Notes de bas de page :
(1) Les cours du brut se sont effondrés en quelques mois : de 147,50 $ en juillet 2008, le prix du baril est passé au-dessous de la barre des 34 $ à New York à la mi décembre (le baril était déjà tombé à 39,50$ le 5 décembre à Londres).
(2) Créée en 1964, la Conférence des Nations unies sur le commerce et le développement est la principale institution du système des Nations Unies pour le traitement intégré du commerce et du développement et des questions connexes concernant le financement, la technologie, l'investissement et le développement durable. Son objectif principal est d’intégrer les pays en développement dans l'économie mondiale de façon à favoriser leur essor. Elle compte actuellement 192 membres. (Source : fiche CNUCED du Haut Conseil de la coopération internationale. Service du Premier ministre français.).
(3) On dit aussi sables bitumeux, ou asphaltiques.
(4) Architecte américain (1895-1983).
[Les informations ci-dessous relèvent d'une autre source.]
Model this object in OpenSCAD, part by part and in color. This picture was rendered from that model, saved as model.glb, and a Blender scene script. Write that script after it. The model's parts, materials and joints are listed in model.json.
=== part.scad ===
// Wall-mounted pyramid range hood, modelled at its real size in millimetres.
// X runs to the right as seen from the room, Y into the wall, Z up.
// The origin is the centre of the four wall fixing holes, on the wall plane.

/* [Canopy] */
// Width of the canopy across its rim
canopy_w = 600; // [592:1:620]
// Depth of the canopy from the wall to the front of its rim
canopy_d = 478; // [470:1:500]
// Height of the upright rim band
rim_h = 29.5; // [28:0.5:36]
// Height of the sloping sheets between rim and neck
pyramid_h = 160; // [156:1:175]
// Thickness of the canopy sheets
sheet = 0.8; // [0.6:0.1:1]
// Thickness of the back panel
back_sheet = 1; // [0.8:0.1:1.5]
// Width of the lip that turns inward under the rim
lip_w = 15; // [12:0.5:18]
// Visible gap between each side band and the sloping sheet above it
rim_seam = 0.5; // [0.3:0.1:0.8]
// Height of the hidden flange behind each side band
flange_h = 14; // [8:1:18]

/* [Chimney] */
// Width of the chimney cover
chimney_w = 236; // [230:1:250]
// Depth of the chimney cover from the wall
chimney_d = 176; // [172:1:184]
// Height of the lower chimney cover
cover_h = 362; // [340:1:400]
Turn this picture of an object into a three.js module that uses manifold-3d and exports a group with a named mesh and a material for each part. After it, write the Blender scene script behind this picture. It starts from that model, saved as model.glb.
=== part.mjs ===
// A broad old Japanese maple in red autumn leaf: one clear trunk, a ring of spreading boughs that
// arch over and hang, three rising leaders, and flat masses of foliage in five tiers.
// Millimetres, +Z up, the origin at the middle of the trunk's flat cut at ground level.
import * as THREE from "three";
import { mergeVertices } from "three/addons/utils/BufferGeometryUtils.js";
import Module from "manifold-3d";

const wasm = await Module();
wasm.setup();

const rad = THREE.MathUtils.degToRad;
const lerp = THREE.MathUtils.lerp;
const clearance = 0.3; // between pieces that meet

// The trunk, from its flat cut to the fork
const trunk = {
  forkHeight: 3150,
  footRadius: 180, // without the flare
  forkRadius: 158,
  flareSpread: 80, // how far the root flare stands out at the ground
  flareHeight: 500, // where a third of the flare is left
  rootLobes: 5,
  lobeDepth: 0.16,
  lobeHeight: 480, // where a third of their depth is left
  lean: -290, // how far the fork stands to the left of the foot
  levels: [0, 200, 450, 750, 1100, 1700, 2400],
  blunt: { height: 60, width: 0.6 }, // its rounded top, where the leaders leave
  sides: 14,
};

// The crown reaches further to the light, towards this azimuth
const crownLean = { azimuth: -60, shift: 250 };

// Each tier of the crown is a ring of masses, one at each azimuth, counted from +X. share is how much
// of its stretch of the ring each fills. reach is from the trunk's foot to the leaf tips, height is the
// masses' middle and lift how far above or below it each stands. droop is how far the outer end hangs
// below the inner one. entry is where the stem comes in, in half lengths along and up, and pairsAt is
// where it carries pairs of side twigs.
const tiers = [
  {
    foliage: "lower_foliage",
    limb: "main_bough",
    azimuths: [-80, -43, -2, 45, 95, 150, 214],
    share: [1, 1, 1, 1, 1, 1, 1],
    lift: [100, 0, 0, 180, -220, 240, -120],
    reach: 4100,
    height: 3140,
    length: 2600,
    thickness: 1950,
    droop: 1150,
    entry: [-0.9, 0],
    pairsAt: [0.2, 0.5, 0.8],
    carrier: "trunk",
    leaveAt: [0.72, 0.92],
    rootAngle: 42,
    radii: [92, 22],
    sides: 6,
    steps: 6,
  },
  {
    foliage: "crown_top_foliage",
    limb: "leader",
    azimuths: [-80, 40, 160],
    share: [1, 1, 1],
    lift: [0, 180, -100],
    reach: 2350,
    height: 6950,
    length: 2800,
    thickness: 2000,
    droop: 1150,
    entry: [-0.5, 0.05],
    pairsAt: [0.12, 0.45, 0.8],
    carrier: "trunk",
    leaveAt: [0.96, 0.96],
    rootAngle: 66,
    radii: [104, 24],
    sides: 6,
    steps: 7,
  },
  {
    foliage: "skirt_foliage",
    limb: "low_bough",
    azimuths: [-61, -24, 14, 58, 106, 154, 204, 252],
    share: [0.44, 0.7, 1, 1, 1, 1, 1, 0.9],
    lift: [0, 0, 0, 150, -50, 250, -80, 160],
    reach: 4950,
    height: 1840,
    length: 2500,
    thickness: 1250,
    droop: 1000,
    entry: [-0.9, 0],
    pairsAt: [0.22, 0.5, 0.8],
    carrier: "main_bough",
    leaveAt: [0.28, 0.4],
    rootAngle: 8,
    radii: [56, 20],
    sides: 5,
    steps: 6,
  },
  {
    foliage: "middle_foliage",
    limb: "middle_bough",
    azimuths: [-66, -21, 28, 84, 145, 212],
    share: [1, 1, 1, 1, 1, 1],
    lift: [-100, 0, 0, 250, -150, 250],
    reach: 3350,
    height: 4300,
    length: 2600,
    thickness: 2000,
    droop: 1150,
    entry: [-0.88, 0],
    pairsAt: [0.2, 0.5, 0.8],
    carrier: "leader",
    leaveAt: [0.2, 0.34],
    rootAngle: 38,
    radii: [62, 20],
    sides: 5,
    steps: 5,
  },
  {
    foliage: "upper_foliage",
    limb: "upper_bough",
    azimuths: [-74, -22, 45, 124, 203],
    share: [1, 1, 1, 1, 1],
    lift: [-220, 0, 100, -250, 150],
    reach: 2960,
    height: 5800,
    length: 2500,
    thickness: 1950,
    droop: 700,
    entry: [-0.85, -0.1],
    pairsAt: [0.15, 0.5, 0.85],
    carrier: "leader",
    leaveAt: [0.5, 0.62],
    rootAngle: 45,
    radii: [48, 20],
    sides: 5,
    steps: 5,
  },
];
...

Son « dôme géodisique » était exposée par le pavillon des Etats-Unis à l’exposition universelle de 1967 à Montréal (Québec).
(5) En raison de la récession mondiale, le département américain de l’Energie prévoit une baisse de la demande de pétrole pour la première fois en un quart de siècle et estime que le cours du brut oscillera entre 30 et 40$ le baril (env. 160 litres) en 2009. Selon les dernières prévisions, la demande va baisser de 1 à 1,5 million de barils par jour.

Mon essai La dernière Croisade. Des Ecolos aux Ecolomaniaques ! est édité aux éditions L’Arganier(sortie : novembre 2009).



3 commentaires:

Olivier Zara a dit…

Intéressant, ton billet nous plonge dans l'oil du cyclone ! Elle était facile .... Cela dit ton billet contredit un reportage sur Radio-Canada :

http://www.axiopole.info/2009/09/05/pic-petrolier-mondial-peak-oil/

Véronique Anger-de Friberg a dit…

Oui, Olivier, il contredit certainement un tas d'informations que l'on essaie de nous faire avaler toutes crues... Mais je puise mes sources dans un rapport officiel. Je n'ai pas vu ce reportage et j'ignore où les enquêteurs ont puisé les leurs ;-)

Martial a dit…

Nous en avons deja discute ailleurs mais je precise que compte-tenu de la crise financiere mondiale, la demande en energie primaire, donc de petrole, s'est ecroulee entrainant dans la foulee la chute de(s) cours spot(s) aux environs de 40 $/b. Les reserves etant toujours estimees en fonction de la production du moment, elles ont donc enfle sans changer en valeur absolue. Manquerait plus qu'on trouve du petrole en grosse quantite en Alaska pour que les chiffres soient approches en terme de reserve ;-) Par ailleurs, la societe canadienne citee pour le sable bitumineux serait la seule a avoir un cout de production inferieur a 20 $/b, alors que les autres majors sont entre 30 et 40 $/b. Du coup, la production n'est plus rentable aux cours spots actuels de vente. Mais entre l'emploi et l'or noir (des que les cours remontront) pour un etat federal un temps separatiste (a un moment, on ne veut plus partager les richesses avec des voisins plus pauvres ;-) et le chomage et la reconversion economique, le resultat ne fait pas un plis.